Stan Honda: For the Moving Walls project, it was just the one site in Wyoming. It’s quite powerful to be at a former campsite and realize the enormity of what was done. Many of the former sites are farmland now, like at Heart Mountain. People at the Interpretive Center point out the boundaries of the camp, and you realize how large and how many people were imprisoned there. At the peak, over 10,000 Japanese Americans were incarcerated there. It became the third-largest city in Wyoming at the time. I think there are a lot of emotions about how the government could do this to its own citizens and how it was allowed to happen by this country. At Heart Mountain and other campsites, you also realize how isolated each place was, near a railroad track for transportation of the incarcerees, but even now there are usually only one or two small towns nearby. For a close-knit community like Japanese Americans, the disruption to lives was horrendous.

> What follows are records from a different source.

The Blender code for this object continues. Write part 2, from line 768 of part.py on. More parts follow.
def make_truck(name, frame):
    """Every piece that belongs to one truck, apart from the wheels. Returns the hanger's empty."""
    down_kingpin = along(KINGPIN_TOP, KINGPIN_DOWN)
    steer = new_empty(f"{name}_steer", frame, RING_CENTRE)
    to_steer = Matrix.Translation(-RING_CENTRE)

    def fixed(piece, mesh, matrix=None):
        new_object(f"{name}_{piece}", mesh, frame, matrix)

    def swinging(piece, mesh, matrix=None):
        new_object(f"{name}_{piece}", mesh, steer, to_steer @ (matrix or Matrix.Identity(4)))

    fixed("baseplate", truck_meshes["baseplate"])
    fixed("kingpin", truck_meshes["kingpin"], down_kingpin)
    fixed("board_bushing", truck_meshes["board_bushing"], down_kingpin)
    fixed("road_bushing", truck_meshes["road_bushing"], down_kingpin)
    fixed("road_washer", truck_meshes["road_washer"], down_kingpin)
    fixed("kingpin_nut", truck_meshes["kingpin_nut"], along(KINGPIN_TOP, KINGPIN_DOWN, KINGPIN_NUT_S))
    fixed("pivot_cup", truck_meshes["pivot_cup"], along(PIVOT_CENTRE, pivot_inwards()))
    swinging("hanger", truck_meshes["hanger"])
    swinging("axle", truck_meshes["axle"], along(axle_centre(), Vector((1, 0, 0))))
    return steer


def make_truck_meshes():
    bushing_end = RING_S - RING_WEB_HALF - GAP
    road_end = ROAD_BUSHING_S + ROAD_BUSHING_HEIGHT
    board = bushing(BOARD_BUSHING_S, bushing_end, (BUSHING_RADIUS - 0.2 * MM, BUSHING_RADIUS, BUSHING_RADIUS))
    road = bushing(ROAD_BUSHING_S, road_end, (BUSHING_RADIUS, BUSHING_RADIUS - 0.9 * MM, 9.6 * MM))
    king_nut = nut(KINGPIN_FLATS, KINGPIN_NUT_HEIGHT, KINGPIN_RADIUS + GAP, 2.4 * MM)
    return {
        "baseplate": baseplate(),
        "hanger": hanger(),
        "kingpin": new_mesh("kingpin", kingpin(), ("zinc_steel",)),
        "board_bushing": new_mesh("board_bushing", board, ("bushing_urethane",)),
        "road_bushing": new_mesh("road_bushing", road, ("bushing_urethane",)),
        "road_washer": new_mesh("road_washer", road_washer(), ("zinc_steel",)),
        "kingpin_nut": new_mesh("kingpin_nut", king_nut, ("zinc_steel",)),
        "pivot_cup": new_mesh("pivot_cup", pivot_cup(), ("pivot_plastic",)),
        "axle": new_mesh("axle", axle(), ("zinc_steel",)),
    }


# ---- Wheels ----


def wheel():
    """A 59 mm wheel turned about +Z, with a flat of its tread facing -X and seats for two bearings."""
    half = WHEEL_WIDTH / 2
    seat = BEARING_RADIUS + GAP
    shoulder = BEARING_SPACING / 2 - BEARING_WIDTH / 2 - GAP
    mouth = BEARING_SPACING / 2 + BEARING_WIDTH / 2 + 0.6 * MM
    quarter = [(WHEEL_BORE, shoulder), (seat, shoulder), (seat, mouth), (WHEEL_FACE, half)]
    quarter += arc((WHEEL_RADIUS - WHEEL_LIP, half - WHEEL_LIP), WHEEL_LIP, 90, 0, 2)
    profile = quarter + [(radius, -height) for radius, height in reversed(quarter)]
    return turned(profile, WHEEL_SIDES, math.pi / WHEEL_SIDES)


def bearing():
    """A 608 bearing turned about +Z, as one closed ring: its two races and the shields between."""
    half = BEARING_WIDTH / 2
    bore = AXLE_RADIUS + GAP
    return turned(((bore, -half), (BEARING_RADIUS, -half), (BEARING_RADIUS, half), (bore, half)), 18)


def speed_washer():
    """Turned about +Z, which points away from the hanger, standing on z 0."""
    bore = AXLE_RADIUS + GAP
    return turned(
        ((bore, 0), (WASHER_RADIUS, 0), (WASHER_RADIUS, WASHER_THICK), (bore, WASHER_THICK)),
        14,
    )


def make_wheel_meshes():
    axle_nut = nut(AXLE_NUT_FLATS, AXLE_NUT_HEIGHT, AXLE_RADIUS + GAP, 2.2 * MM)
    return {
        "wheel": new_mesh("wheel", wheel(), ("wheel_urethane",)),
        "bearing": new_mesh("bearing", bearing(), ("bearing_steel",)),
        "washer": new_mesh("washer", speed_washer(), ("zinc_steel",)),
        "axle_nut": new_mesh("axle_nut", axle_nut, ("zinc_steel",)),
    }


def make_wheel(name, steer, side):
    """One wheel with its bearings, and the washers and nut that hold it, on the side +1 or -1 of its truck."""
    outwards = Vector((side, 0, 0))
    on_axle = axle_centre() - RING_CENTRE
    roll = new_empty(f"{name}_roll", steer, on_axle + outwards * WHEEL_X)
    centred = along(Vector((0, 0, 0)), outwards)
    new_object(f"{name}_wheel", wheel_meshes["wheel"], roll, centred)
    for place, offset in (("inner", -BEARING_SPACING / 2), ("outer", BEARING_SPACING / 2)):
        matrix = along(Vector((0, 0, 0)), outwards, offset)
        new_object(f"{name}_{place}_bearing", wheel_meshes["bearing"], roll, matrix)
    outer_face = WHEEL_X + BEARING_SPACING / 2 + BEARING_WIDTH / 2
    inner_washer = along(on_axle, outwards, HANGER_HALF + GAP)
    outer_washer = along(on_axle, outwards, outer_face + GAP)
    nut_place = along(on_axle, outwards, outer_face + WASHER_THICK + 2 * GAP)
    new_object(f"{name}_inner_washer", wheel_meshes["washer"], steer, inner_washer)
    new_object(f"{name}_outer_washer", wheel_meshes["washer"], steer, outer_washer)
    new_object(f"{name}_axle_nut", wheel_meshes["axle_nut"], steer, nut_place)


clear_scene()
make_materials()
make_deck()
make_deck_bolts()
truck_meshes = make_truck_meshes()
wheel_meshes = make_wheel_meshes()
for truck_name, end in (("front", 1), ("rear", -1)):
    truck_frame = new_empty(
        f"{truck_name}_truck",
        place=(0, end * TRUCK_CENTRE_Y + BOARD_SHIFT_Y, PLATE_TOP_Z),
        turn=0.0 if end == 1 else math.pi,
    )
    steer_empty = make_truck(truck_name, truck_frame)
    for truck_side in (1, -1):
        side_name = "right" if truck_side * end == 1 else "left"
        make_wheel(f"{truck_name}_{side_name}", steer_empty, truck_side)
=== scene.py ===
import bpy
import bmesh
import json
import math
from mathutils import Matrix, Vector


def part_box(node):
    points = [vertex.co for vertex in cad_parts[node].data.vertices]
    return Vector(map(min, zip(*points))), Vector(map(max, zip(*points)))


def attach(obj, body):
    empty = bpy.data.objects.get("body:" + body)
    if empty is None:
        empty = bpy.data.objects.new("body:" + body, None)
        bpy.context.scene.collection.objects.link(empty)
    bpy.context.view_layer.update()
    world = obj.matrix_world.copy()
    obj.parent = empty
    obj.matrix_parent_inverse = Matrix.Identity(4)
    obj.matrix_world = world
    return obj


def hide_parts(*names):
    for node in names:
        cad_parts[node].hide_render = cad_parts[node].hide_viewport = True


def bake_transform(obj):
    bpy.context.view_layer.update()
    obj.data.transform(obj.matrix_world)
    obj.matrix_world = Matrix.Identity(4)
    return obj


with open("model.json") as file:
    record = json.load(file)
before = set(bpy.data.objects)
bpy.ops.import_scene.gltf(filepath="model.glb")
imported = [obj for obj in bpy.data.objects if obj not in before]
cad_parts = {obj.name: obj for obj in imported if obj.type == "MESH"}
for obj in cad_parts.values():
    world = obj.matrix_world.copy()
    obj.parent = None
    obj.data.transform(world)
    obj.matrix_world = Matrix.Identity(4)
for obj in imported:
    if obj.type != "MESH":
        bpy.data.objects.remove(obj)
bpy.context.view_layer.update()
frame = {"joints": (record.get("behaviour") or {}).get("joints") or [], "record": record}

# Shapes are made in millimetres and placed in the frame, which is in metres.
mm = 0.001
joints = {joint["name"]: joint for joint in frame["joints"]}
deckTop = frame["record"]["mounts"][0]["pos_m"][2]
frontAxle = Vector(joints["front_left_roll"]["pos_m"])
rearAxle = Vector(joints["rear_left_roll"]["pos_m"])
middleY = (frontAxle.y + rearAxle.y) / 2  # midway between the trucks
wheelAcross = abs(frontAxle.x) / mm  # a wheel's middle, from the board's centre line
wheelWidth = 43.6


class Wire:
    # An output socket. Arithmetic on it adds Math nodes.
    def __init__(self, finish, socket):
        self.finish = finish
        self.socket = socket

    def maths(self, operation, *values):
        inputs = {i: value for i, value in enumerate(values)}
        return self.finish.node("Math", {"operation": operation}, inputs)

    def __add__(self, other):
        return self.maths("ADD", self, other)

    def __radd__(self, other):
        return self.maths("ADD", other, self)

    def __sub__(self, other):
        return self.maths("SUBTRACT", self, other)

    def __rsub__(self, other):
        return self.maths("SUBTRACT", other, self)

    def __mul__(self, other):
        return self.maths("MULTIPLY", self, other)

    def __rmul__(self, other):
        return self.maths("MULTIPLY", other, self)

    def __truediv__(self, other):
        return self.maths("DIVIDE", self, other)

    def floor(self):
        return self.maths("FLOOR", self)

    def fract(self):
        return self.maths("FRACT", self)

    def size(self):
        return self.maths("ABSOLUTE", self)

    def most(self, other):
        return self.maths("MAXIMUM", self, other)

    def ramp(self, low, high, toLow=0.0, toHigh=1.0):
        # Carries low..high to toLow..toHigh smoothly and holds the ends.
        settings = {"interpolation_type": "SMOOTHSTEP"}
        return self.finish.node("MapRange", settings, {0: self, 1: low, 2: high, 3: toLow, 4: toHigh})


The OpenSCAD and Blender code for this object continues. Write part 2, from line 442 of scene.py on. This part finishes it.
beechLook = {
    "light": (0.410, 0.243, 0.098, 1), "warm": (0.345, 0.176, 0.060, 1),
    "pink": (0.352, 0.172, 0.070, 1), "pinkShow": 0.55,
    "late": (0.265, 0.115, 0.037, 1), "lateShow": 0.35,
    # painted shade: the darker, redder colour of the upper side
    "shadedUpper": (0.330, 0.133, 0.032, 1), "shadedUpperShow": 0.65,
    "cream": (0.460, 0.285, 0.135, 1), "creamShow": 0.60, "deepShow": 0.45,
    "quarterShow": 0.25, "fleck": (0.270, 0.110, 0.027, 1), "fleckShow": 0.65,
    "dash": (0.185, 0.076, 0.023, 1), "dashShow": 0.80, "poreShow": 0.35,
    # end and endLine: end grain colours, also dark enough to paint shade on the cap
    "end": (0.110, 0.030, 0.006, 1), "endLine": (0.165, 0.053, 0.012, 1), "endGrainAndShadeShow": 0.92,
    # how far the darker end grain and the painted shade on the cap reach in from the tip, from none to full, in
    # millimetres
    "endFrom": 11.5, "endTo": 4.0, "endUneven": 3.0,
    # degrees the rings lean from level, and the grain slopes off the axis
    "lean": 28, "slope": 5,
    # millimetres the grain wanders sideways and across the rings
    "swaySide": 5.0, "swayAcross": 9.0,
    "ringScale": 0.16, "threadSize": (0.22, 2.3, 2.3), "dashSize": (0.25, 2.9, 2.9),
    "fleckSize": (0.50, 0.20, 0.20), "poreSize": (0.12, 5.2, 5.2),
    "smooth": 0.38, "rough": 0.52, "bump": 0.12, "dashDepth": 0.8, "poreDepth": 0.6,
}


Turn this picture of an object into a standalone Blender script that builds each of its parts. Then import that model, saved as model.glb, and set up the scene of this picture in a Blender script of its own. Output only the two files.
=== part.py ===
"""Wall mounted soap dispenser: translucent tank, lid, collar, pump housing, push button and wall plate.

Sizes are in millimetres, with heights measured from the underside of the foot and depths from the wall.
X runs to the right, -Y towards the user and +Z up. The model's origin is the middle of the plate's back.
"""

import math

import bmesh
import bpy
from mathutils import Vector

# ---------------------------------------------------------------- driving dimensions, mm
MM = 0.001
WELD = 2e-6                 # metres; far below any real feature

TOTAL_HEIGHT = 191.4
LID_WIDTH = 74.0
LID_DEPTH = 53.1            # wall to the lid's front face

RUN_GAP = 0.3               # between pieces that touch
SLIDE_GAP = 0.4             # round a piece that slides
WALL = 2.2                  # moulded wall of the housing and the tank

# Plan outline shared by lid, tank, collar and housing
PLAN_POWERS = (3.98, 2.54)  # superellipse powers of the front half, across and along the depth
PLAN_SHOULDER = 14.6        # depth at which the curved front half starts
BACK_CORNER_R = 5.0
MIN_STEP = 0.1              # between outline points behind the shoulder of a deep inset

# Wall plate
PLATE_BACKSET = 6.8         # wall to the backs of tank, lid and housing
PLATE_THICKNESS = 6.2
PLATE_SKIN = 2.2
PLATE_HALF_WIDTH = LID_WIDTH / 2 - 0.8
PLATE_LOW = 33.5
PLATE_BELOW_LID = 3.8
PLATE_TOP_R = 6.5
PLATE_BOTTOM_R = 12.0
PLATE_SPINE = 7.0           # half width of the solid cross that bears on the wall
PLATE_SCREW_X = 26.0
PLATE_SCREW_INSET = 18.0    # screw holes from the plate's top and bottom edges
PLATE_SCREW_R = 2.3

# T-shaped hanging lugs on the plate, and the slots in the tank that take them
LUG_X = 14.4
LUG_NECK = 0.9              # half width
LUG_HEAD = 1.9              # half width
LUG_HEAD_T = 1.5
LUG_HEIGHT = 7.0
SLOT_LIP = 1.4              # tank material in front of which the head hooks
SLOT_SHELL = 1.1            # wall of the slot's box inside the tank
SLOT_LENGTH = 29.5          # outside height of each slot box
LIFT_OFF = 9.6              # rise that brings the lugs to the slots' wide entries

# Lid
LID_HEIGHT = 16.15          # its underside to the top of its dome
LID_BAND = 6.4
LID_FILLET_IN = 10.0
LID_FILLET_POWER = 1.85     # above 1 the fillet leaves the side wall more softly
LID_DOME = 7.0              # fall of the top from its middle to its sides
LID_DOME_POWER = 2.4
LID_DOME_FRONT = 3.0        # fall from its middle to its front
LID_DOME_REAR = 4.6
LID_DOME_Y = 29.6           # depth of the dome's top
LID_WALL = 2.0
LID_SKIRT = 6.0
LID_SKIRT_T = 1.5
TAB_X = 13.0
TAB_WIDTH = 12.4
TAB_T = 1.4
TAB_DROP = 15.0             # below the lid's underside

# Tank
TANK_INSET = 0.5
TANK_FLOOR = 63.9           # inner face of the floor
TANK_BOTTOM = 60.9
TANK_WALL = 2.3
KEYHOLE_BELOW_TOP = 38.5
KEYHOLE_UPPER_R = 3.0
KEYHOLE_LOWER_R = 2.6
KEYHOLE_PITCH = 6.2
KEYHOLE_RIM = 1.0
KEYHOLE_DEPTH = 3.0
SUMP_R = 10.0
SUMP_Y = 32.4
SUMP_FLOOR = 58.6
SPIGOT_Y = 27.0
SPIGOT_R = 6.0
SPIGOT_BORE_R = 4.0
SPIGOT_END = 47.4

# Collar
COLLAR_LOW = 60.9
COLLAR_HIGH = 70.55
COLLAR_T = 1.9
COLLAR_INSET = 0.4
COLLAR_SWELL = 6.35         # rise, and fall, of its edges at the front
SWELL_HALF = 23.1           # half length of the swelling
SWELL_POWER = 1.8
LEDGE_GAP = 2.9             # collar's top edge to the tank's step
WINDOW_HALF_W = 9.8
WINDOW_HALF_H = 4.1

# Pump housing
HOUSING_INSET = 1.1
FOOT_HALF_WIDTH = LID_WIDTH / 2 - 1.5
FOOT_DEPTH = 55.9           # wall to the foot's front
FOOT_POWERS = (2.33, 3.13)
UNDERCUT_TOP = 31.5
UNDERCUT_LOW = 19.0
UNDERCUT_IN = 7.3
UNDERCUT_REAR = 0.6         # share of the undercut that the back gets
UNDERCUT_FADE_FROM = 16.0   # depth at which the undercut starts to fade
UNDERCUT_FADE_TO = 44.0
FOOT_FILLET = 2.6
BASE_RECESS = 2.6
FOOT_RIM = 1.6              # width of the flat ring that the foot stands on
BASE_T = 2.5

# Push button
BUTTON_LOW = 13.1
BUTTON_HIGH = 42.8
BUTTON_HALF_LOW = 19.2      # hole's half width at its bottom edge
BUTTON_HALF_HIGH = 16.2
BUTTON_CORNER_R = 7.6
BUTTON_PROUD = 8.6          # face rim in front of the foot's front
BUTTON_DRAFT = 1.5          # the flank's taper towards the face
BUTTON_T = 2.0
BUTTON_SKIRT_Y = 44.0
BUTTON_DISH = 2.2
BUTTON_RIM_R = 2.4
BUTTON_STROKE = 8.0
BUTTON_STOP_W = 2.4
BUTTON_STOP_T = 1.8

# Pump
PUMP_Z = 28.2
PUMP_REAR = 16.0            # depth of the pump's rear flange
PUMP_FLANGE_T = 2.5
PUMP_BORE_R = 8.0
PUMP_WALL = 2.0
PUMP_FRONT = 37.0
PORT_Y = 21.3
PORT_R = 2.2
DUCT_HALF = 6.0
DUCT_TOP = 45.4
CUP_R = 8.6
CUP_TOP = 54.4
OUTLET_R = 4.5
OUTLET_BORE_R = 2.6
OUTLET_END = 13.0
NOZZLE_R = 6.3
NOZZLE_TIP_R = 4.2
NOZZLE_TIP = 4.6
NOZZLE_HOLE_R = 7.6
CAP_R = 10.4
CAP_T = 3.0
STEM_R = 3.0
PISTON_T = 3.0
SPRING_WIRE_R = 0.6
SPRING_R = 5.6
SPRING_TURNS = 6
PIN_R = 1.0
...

The barracks are the one artifact that camp survivors had in common. If you were incarcerated, you lived in a barrack. So everyone had a barrack story. Each full barrack was 120 feet long and 20 feet wide. Most were divided up into four sections, one for each family. You can figure out that this was not much space for living. Barracks did not have running water, so the toilets and showers were in separate barracks, and the meals were served in yet another set of barracks. It was essentially an army base for civilians. While survivors must have horrible memories of the time, they seem fascinated to see and touch an actual barrack that has been preserved. For those who didn’t have the experience, like me, seeing the structure reminds me of the warehousing a government will do to incarcerate people.
The Phoblographer: Can photographers raise awareness or even prevent such harrowing incidents from happening again?
Stan Honda: I think photographers can try to raise awareness by documenting survivors of current atrocities and showing the work widely. In 1942 there wasn’t public awareness of what was happening, and the Japanese American community had few allies or inquisitive journalists who could expose the unjust incarcerations. It takes many journalists or documentarians – photographers, writers, and videographers working together to report on these incidents. Even so, as history shows, it looks hard to prevent things like this from happening again.
The Phoblographer: Photo projects like this help keep history alive, even if it’s a history we’re ashamed of. What’s been the response to Moving Walls so far?
Stan Honda: I think about 1,000 copies of the book were printed and those have sold out. Most of the DVDs have been sold, so Sharon and I are happy that people are interested in the project. In 2018 and 2019, Sharon and I showed the DVD and spoke about our project to various groups in Wyoming, California, and New York. The responses from the audiences were good; people seemed curious about the history and daily life in the camps. The Heart Mountain Interpretive Center helped fund an exhibit of 20 of the images that traveled around the west. Here is a link to a presentation: https://sway.office.com/HwFbrFGSBfrdzVb3?ref=Link
In 2020 the University of Wyoming, Laramie, hosted the photo exhibit and an online symposium that Sharon and I spoke at that was well attended.